The battery sector consumed 850,000 tonnes of nickel in 2025, representing 25% year-on-year growth, according to industry estimates. That growth rate is expected to decelerate further to 29% in 2026 (1.1 million tonnes), a significant slowdown from the 43% pace in 2024. The deceleration is directly tied to the rising market share of LFP (lithium iron phosphate) batteries, which use zero nickel.

LFP batteries accounted for 42% of global EV battery installations in Q1 2026, up from 35% in 2024 and 30% in 2023. The shift is most pronounced in China, where LFP reached 55% market share, and is accelerating in Europe as automakers launch entry-level LFP models. Tesla's Shanghai Gigafactory now produces 60% of its Megapack units with LFP chemistry.

The nickel-intensive high-nickel NMC (nickel manganese cobalt) chemistry retains its premium position in long-range vehicles, where the 25-30% energy density advantage over LFP justifies the cost. Ford, GM, and BMW continue to use NMC811 in their long-range models, each consuming 30-40 kg of nickel per vehicle.

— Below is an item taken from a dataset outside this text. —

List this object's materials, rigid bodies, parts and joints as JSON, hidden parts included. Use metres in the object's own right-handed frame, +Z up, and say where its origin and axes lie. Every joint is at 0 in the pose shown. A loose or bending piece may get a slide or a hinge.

Indonesian MHP supply is abundantly available. HPAL project capacity in Indonesia is projected to reach 450,000t/yr of nickel-in-MHP by end-2026, up from 300,000t/yr in 2025. This MHP feeds directly into the battery supply chain via Chinese precursor producers, bypassing the Class 1 nickel market entirely. MHP-to-cathode production costs are estimated at $11,000-12,500/t of nickel equivalent, well below the LME nickel price.

The LFP-driven demand shift means the nickel market's battery demand growth trajectory has structurally lowered. Where analysts once projected 1.5Mt of battery nickel demand by 2027, the current trajectory points to 1.3-1.4Mt. This reduces the urgency for new nickel mining capacity and reinforces the oversupply outlook.

What this means for buyers

The LFP shift permanently reduces battery nickel demand forecasts. For battery supply chain buyers: MHP from Indonesia is plentiful and priced at 82-85% of LME nickel. Negotiate MHP supply agreements at 80% of LME or below, with volume flexibility as LFP adoption accelerates. For physical nickel procurement: the overall oversupply means spot purchases are safe — no urgency to lock long-term volumes.